Do you live in Baltimore? Take the light rail to work? Walk to the grocer?

Too bad. Your state and federal taxes are helping Howard County residents like me get our minivans to I-95 a little more quickly. When finished, the new Route 100 linking Ellicott City and Pasadena will have cost almost a quarter of a billion dollars -- twice the expense of the entire first phase of Baltimore's light rail.

Meanwhile, Howard County's existing arteries "have suffered a whole lot from congestion," complained James M. Irvin, director of the county's Public Works Department. "They weren't designed to handle such volume."

It's nothing that a $2-a-gallon gas tax wouldn't tame. That's what other nations do.

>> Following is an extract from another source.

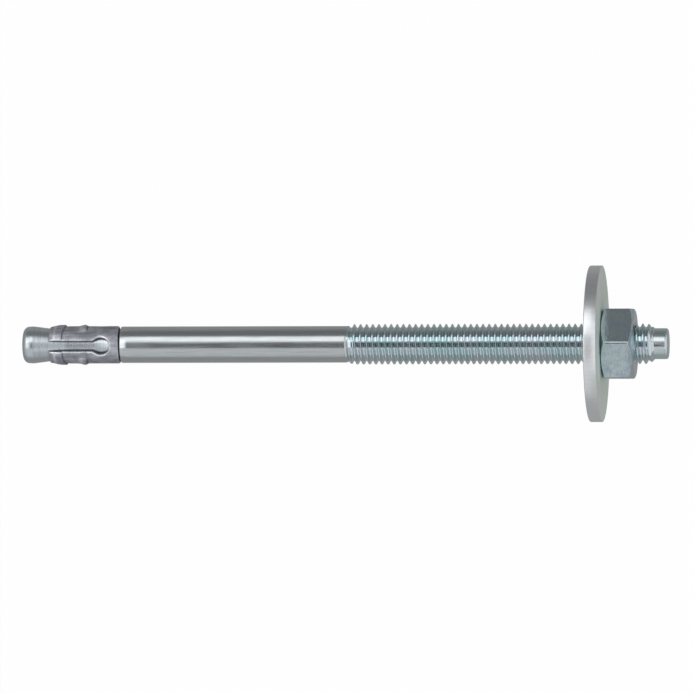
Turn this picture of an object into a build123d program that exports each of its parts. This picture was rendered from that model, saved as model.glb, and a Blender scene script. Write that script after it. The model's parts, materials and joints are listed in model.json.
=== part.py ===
from build123d import *
from math import asin, atan2, cos, hypot, radians, sin, tan
import os

os.makedirs("parts", exist_ok=True)

# A wedge anchor of size M10, in millimetres and degrees. Values named ..._at are distances along the bolt
# from its cone end.

# Bolt: cone, neck, smooth shank, rolled thread and plain tip
bolt_length = 158.2
cone_diameter = 9.04
cone_rounding = 1.4
cone_land = 1.05
cone_half_angle = 7.2
neck_diameter = 6.8
shoulder_at = 24.1
shank_diameter = 8.9
thread_length = 74.5
thread_diameter = 9.85
thread_root_diameter = 8.2
thread_pitch = 1.5
thread_runout = 1.3
tip_diameter = 7.5
tip_length = 3.3
tip_chamfer = 0.5

# Expansion clip: a sheet sleeve round the neck, with a raised collar, three slots and three bumps
clip_length = 17.15
clip_wall = 1.0
clip_play = 0.15
clip_end_gap = 0.3
clip_lip = 0.35
collar_height = 0.33
collar_length = 3.75
collar_rise_length = 1.5
collar_back_length = 0.35
slot_count = 3
slot_turn = 5
slot_width = 2.85
slot_flare_length = 2.1
keyhole_diameter = 4.5
keyhole_distance = 4.4
seam_width = 0.5
bump_turn = 68
bump_distance = 7.05
bump_length = 2.5
bump_back_length = 0.45
bump_top_length = 0.5
bump_height = 0.5
bump_angle = 44

# Washer, punched from plate: its edge is drawn in on the side towards the cone
washer_diameter = 38
washer_thickness = 3
washer_bore = 11
washer_chamfer = 0.3
washer_gap = 0.1

# Hexagon nut
nut_across_flats = 16.9
nut_height = 8
nut_chamfer_angle = 30
nut_face_diameter = 15.9
nut_play = 0.1
nut_countersink = 0.5
nut_turn = -1
nut_to_tip = 8.05

# Rest: the anchor lies on the rounding of its cone and on the edge of the washer, and the bolt lies
# in the bottom of the washer's bore.
nut_at = bolt_length - nut_to_tip - nut_height
washer_at = nut_at - washer_thickness
washer_lift = (washer_bore - thread_diameter) / 2 - washer_gap
cone_edge_radius = cone_diameter / 2 - cone_rounding
edge_distance = washer_at + washer_chamfer - cone_rounding
edge_rise = washer_diameter / 2 - washer_lift - cone_edge_radius
lean = atan2(edge_rise, edge_distance) - asin(cone_rounding / hypot(edge_distance, edge_rise))
along = Vector(cos(lean), 0, sin(lean))
upward = Vector(-sin(lean), 0, cos(lean))
end_height = cone_edge_radius * cos(lean) + cone_rounding * (1 - sin(lean))
cone_end = Vector(-bolt_length * cos(lean) / 2, 0, end_height)
bolt_axis = Axis(cone_end, along)
washer_axis = Axis(cone_end + upward * washer_lift, along)


def lengthwise(turn=0, lift=0):
    """A plane that holds the bolt's line: x runs along the bolt and y points outwards, at an angle from the top."""
    outward = upward.rotate(bolt_axis, turn)
    return Plane(origin=cone_end + upward * lift, x_dir=along, z_dir=along.cross(outward))


def facing(turn):
    """A plane on the bolt's line, seen from outside at an angle from the top: x runs along the bolt."""
    return Plane(origin=cone_end, x_dir=along, z_dir=upward.rotate(bolt_axis, turn))


def across(distance, turn=0):
    """A plane square to the bolt, at a distance from the cone end: x points outwards, at an angle from the top."""
    return Plane(origin=cone_end + along * distance, x_dir=upward.rotate(bolt_axis, turn), z_dir=along)


# Anchor bolt
cone_radius = cone_diameter / 2
neck_radius = neck_diameter / 2
cone_slope = tan(radians(cone_half_angle))
cone_start = cone_rounding + cone_land
neck_at = cone_start + (cone_radius - neck_radius) / cone_slope
shank_radius = shank_diameter / 2
thread_radius = thread_diameter / 2
root_radius = thread_root_diameter / 2
tip_radius = tip_diameter / 2
tip_at = bolt_length - tip_length
thread_at = tip_at - thread_length


def thread_point(k):
    """A point of the thread's outline: a groove's root where k is odd, a crest where it is even."""
    distance = thread_at + k * thread_pitch / 2
    runout_radius = tip_radius + (thread_radius - tip_radius) * (tip_at - distance) / thread_runout
    return distance, min(root_radius if k % 2 else thread_radius, runout_radius)


# The thread is one closed groove for each turn of the real helix
thread_points = [thread_point(k) for k in range(1, int(2 * thread_length / thread_pitch))]

with BuildPart() as anchor_bolt:
    with BuildSketch(lengthwise()):
        with BuildLine():
            Line((0, 0), (0, cone_edge_radius))
            RadiusArc((0, cone_edge_radius), (cone_rounding, cone_radius), cone_rounding)
            Polyline(
                (cone_rounding, cone_radius),
                (cone_start, cone_radius),
                (neck_at, neck_radius),
                (shoulder_at, neck_radius),
                (shoulder_at, shank_radius),
                (thread_at, shank_radius),
                *thread_points,
                (tip_at, tip_radius),
                (bolt_length - tip_chamfer, tip_radius),
                (bolt_length, tip_radius - tip_chamfer),
                (bolt_length, 0),
                (0, 0),
            )
        make_face()
    revolve(axis=bolt_axis)

# Expansion clip
clip_back = shoulder_at - clip_end_gap
clip_front = clip_back - clip_length
clip_inner_radius = neck_radius + clip_play
clip_outer_radius = clip_inner_radius + clip_wall
collar_radius = clip_outer_radius + collar_height
collar_back_at = clip_front + collar_length
mouth_radius = cone_radius - (clip_front - cone_start) * cone_slope + clip_play
bump_at = clip_front + bump_distance
bump_back = bump_at + bump_length
bump_radius = clip_outer_radius + bump_height
keyhole_at = clip_back - keyhole_distance
slot_angles = [slot_turn + k * 360 / slot_count for k in range(slot_count)]
bump_angles = [bump_turn, 180, -bump_turn]

with BuildPart() as expansion_clip:
    with BuildSketch(lengthwise()):
        with BuildLine():
            Polyline(
                (clip_front, mouth_radius),
                (clip_front, mouth_radius + clip_lip),
                (clip_front + collar_rise_length, collar_radius),
                (collar_back_at - collar_back_length, collar_radius),
                (collar_back_at, clip_outer_radius),
                (clip_back, clip_outer_radius),
                (clip_back, clip_inner_radius),
                (neck_at, clip_inner_radius),
                close=True,
            )
        make_face()
    revolve(axis=bolt_axis)
    with BuildSketch(*[lengthwise(angle - bump_angle / 2) for angle in bump_angles]):
        with BuildLine():
            Polyline(
                (bump_at, clip_outer_radius - clip_wall / 2),
                (bump_at, clip_outer_radius),
                (bump_back - bump_back_length - bump_top_length, bump_radius),
                (bump_back - bump_back_length, bump_radius),
                (bump_back, clip_outer_radius),
                (bump_back, clip_outer_radius - clip_wall / 2),
                close=True,
            )
        make_face()
    revolve(axis=bolt_axis, revolution_arc=bump_angle)
    with BuildSketch(*[facing(angle) for angle in slot_angles]):
        with BuildLine():
            Polyline(
                (clip_front - clip_wall, slot_width / 2),
                (keyhole_at - slot_flare_length, slot_width / 2),
                (keyhole_at, keyhole_diameter / 2),
                (keyhole_at, -keyhole_diameter / 2),
                (keyhole_at - slot_flare_length, -slot_width / 2),
                (clip_front - clip_wall, -slot_width / 2),
                close=True,
            )
        make_face()
        with Locations((keyhole_at, 0)):
            Circle(keyhole_diameter / 2)
    extrude(amount=collar_radius + clip_wall, mode=Mode.SUBTRACT)
    # Seam: the two ends of the rolled sheet meet behind the last slot
    with BuildSketch(facing(slot_angles[-1])):
        with Locations((keyhole_at, 0)):
            Rectangle(clip_length, seam_width, align=(Align.MIN, Align.CENTER))
    extrude(amount=collar_radius + clip_wall, mode=Mode.SUBTRACT)

# Washer
with BuildPart() as washer:
    with BuildSketch(lengthwise(lift=washer_lift)):
        with BuildLine():
            Polyline(
                (washer_at, washer_bore / 2),
                (washer_at, washer_diameter / 2 - washer_chamfer),
                (washer_at + washer_chamfer, washer_diameter / 2),
                (nut_at, washer_diameter / 2),
                (nut_at, washer_bore / 2),
                close=True,
            )
        make_face()
    revolve(axis=washer_axis)

# Hexagon nut
nut_bore = thread_diameter + 2 * nut_play
nut_corner_radius = nut_across_flats / 2 / cos(radians(30))
nut_face_radius = nut_face_diameter / 2
chamfer_depth = (nut_corner_radius - nut_face_radius) * tan(radians(nut_chamfer_angle))

with BuildPart() as hex_nut:
    with BuildSketch(across(nut_at, nut_turn)):
        RegularPolygon(nut_corner_radius, 6)
    extrude(amount=nut_height)
    with BuildSketch(lengthwise()):
        with BuildLine():
            Polyline(
                (nut_at, 0),
                (nut_at, nut_face_radius),
                (nut_at + chamfer_depth, nut_corner_radius),
                (nut_at + nut_height - chamfer_depth, nut_corner_radius),
                (nut_at + nut_height, nut_face_radius),
                (nut_at + nut_height, 0),
                close=True,
            )
        make_face()
    revolve(axis=bolt_axis, mode=Mode.INTERSECT)
    with BuildSketch(lengthwise()):
        with BuildLine():
            Polyline(
                (nut_at, 0),
                (nut_at, nut_bore / 2 + nut_countersink),
                (nut_at + nut_countersink, nut_bore / 2),
                (nut_at + nut_height - nut_countersink, nut_bore / 2),
                (nut_at + nut_height, nut_bore / 2 + nut_countersink),
                (nut_at + nut_height, 0),
                close=True,
            )
        make_face()
    revolve(axis=bolt_axis, mode=Mode.SUBTRACT)

anchor_bolt.part.label = "anchor_bolt"
export_step(anchor_bolt.part, "parts/anchor_bolt.step")
expansion_clip.part.label = "expansion_clip"
export_step(expansion_clip.part, "parts/expansion_clip.step")
washer.part.label = "washer"
export_step(washer.part, "parts/washer.step")
hex_nut.part.label = "hex_nut"
export_step(hex_nut.part, "parts/hex_nut.step")
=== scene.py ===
"""Looks of a wedge anchor: threaded bolt, expansion clip, washer and nut, in metres in the model's own frame."""

import json
from math import cos, pi, radians, sin, tan

import bmesh
import bpy
import numpy as np
from mathutils import Matrix, Vector
from mathutils.geometry import delaunay_2d_cdt


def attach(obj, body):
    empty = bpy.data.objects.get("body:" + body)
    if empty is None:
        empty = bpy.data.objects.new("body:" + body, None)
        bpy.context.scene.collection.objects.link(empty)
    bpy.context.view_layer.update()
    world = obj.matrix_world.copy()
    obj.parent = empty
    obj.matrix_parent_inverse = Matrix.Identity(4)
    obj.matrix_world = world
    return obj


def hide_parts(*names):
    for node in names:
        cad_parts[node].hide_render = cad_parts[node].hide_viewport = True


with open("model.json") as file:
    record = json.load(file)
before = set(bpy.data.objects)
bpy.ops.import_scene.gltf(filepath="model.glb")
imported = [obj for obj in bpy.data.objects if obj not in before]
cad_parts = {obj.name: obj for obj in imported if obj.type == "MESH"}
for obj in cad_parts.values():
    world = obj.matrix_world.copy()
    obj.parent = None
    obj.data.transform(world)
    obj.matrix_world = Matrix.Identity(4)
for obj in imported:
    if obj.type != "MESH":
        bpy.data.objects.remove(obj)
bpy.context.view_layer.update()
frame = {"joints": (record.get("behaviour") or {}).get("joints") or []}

mm = 0.001
joints = {joint["name"]: joint for joint in frame["joints"]}

# The bolt's line, read from the joints. The nut's inner face lies nut_at along it, and the washer's line above it
along = Vector(joints["clip_turn"]["axis"]).normalized()
upward = along.cross(Vector((0, 1, 0)))
nut_distance = 142.15
nut_at = nut_distance * mm
cone_end = Vector(joints["nut_turn"]["pos_m"]) - along * nut_at
washer_lift = 0.475 * mm


def bolt_matrix(distance=0.0, lift=0.0):
    """A frame on the bolt's line: x runs along the bolt and z points to its upper side."""
    place = cone_end + along * distance + upward * lift
    return Matrix(
        (
            (along.x, 0, upward.x, place.x),
            (along.y, 1, upward.y, place.y),
            (along.z, 0, upward.z, place.z),
            (0, 0, 0, 1),
        )
    )


# Meshes


def shell(name, sections, matrix, sharp_angle=28):
    """A surface round the x axis, made of sections that meet ring to ring. A section is (rows, lag): rows holds
    points [row, column, (x, radius, turn)], and lag is how many rows its last column is behind its first."""
    points, faces, used = [], [], 0
    for rows, lag in sections:
        x, radius, turn = rows[..., 0], rows[..., 1], rows[..., 2]
        points.append(np.stack([x, -radius * np.sin(turn), radius * np.cos(turn)], -1).reshape(-1, 3))
        count, columns = x.shape
        index = used + np.arange(count * columns).reshape(count, columns)
        later = np.minimum(np.arange(count) + lag, count - 1)
        right = np.concatenate([index[:, 1:], index[later, :1]], 1)
        quads = np.stack([index[:-1], right[:-1], right[1:], index[1:]], -1)
        faces += quads.reshape(-1, 4).tolist()
        used += count * columns
    mesh = bpy.data.meshes.new(name)
    mesh.from_pydata(np.concatenate(points).tolist(), [], faces)
    return to_object(name, mesh, matrix, sharp_angle)


def to_object(name, mesh, matrix, sharp_angle):
    """Joins equal points, turns the faces outwards, marks the sharp edges and links the object."""
    bm = bmesh.new()
    bm.from_mesh(mesh)
    bmesh.ops.remove_doubles(bm, verts=bm.verts, dist=3e-7)
    bmesh.ops.recalc_face_normals(bm, faces=bm.faces)
    for face in bm.faces:
        face.smooth = True
    for edge in bm.edges:
        edge.smooth = edge.is_manifold and edge.calc_face_angle(0) < radians(sharp_angle)
    bm.to_mesh(mesh)
    bm.free()
    mesh.transform(matrix)
    piece = bpy.data.objects.new(name, mesh)
    bpy.context.scene.collection.objects.link(piece)
    return piece


def rings(profile, turns):
    """Rows of a turned shape from its (x, radius) points in millimetres."""
    line = np.array(profile) * mm
    rows = np.zeros((len(line), len(turns), 3))
    rows[..., 0] = line[:, :1]
    rows[..., 1] = line[:, 1:]
    rows[..., 2] = turns
    return rows


def arc(centre, radius, start, end, steps):
    """Points of an arc in the (x, radius) plane, with angles in degrees from the x axis."""
    return [
        (centre[0] + radius * cos(radians(angle)), centre[1] + radius * sin(radians(angle)))
        for angle in np.linspace(start, end, steps)
    ]


def ease(x, start, end):
    """Rises smoothly from 0 at start to 1 at end."""
    share = np.clip((x - start) / (end - start), 0, 1)
    return share * share * (3 - 2 * share)


# The thread, in millimetres along the bolt from its cone end
pitch = 1.5
crest_phase = 0.84
crest_radius = 4.925
root_radius = 4.075
shank_radius = 4.45
tip_radius = 3.75
thread_start, thread_end = 78.9, 154.9
# Where crests and roots reach their full size behind the shank, and where the crests run out before the tip
crest_rise, root_fall = (79.6, 81.5), (79.5, 80.4)
run_out, run_out_radii = (153.2, 154.3, thread_end), (crest_radius, 4.35, tip_radius)
# Shares of a pitch at which the profile has points, and how far each lies from the crest towards the root. The
# flanks stand at 60 degrees to each other. Their ends have a second row of points, so that their shading stays flat
# up to the rounded crest and root
profile_shares = [0, 0.05, 0.076, 0.088, 0.362, 0.374, 0.4, 0.5]
profile_depths = [0, 0.003, 0.0307, 0.0685, 0.9315, 0.9693, 0.997, 1]
profile_steps = profile_shares + [1 - share for share in reversed(profile_shares[1:-1])]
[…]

In Sweden, France, Germany and Japan, taxes push gas prices past $4 a gallon. In Britain it's a mere $3.20. By making driving expensive, those nations have maintained their city centers, preserved their farms, conserved economic resources, cut traffic, cut pollution and helped the public treasury.

Want new roads? Want to pollute? Want to hold the country hostage to foreign oil? Great, say the Germans. Pay the piper at the pump.

America now imports twice as much oil as it did a decade ago. This country is just as hooked on foreign crude as it was in the 1970s.

Meanwhile, Congress wants to cut gas taxes by 4.3 cents a gallon.

"It's just another example where we can say to the American working people, 'We want to try to reduce your tax burden wherever we can,' " said Bill Archer, chairman of the House Ways and Means Committee.

Archer also wants to replace the federal income tax with a "consumption" tax or national sales tax to encourage savings and discourage wasteful spending. Evidently the consumption of products from his home state of Texas isn't included.

The Surface Transportation Project, a coalition opposed to the gas-tax rollback, says America ought to be collecting $300 billion annually in gas taxes, road tolls and other user fees to pay for the pollution, health costs, redundant infrastructure and other expenses of our motor habit. The take is only $85 billion now.